◆ **Set exercise**: Select from the records below every line that has the word "Write" in it.

========

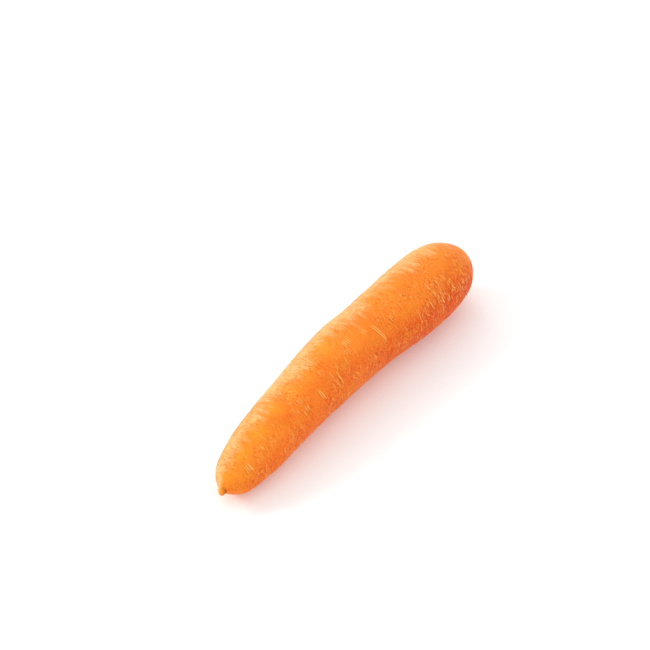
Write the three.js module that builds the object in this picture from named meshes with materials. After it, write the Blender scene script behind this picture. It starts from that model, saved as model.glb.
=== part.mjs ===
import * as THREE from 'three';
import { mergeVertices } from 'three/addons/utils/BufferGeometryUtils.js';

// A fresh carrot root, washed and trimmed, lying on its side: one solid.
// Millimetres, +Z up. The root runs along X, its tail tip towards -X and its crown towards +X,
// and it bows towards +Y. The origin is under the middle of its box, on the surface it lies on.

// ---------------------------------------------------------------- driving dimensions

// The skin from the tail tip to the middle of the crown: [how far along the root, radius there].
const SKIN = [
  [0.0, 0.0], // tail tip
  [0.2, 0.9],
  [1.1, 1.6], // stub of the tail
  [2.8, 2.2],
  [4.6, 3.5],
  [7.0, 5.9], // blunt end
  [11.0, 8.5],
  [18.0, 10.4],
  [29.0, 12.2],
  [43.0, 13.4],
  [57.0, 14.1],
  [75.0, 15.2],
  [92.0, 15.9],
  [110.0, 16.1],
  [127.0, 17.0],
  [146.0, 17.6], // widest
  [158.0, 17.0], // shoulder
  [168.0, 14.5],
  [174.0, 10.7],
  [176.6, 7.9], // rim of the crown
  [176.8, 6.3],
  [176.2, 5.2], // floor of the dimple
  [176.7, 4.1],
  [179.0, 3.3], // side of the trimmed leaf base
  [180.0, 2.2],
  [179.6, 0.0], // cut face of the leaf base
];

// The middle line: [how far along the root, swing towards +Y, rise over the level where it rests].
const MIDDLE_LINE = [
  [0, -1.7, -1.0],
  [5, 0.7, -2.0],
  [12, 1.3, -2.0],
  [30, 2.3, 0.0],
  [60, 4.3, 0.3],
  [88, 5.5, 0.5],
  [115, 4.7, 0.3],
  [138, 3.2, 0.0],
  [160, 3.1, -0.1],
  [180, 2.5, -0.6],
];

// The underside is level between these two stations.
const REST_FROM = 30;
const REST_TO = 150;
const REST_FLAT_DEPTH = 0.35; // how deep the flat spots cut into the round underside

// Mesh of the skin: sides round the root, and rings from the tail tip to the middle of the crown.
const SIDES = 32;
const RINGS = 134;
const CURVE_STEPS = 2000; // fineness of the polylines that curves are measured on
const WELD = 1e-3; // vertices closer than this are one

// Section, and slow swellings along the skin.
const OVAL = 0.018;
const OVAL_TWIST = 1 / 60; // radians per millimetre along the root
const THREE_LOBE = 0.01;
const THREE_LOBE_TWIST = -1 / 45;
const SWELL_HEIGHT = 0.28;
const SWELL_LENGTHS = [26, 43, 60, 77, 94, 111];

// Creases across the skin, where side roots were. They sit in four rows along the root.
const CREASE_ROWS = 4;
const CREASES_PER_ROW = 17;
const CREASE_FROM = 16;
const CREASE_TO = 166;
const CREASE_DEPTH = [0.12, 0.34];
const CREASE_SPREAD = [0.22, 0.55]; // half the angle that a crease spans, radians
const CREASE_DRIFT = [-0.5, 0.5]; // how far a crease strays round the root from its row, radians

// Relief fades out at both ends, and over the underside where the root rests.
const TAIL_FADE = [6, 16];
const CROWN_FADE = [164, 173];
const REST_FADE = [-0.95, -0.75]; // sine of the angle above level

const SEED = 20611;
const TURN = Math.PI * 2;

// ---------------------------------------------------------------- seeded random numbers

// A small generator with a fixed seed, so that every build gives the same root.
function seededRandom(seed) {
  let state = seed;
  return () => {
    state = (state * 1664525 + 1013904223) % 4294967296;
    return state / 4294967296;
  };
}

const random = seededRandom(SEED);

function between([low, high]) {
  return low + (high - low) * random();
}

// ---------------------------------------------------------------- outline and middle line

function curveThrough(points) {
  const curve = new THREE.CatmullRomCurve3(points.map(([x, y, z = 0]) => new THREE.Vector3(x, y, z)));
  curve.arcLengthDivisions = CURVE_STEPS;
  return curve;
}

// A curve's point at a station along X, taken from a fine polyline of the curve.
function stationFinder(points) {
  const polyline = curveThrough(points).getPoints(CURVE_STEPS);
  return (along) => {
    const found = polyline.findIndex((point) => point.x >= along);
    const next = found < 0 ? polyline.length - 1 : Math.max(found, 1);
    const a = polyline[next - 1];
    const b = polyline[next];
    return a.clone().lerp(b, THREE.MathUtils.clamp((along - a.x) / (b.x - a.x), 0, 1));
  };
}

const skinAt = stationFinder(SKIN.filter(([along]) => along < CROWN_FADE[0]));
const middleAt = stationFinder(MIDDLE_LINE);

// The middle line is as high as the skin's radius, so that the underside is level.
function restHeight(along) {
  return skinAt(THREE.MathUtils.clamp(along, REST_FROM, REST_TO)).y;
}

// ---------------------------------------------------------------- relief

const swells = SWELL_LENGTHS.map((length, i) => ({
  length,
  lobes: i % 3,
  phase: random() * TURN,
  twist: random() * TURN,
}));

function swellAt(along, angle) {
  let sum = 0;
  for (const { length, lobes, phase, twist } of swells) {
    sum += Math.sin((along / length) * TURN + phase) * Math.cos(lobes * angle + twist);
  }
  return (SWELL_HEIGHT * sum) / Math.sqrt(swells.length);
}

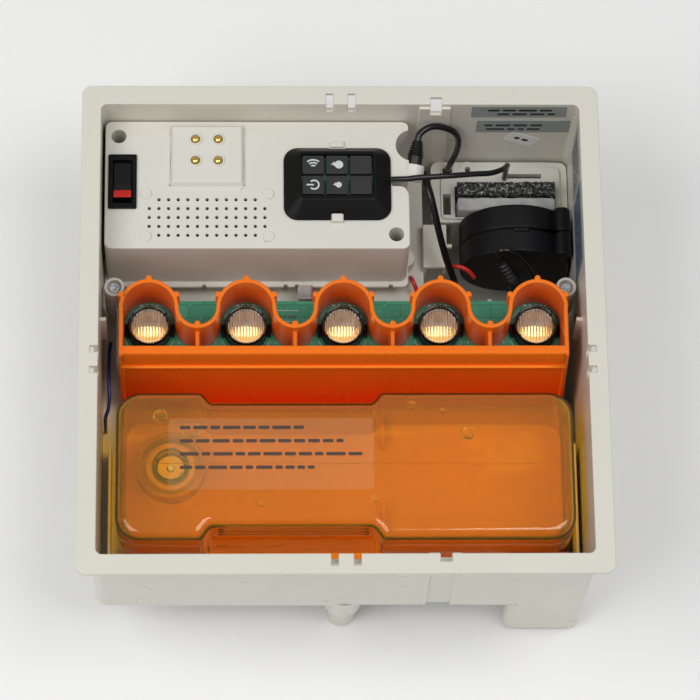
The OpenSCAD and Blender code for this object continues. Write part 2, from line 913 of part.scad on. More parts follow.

========

◆ **Result of this task**:
Write the three.js module that builds the object in this picture from named meshes with materials. After it, write the Blender scene script behind this picture. It starts from that model, saved as model.glb.
The OpenSCAD and Blender code for this object continues. Write part 2, from line 913 of part.scad on. More parts follow.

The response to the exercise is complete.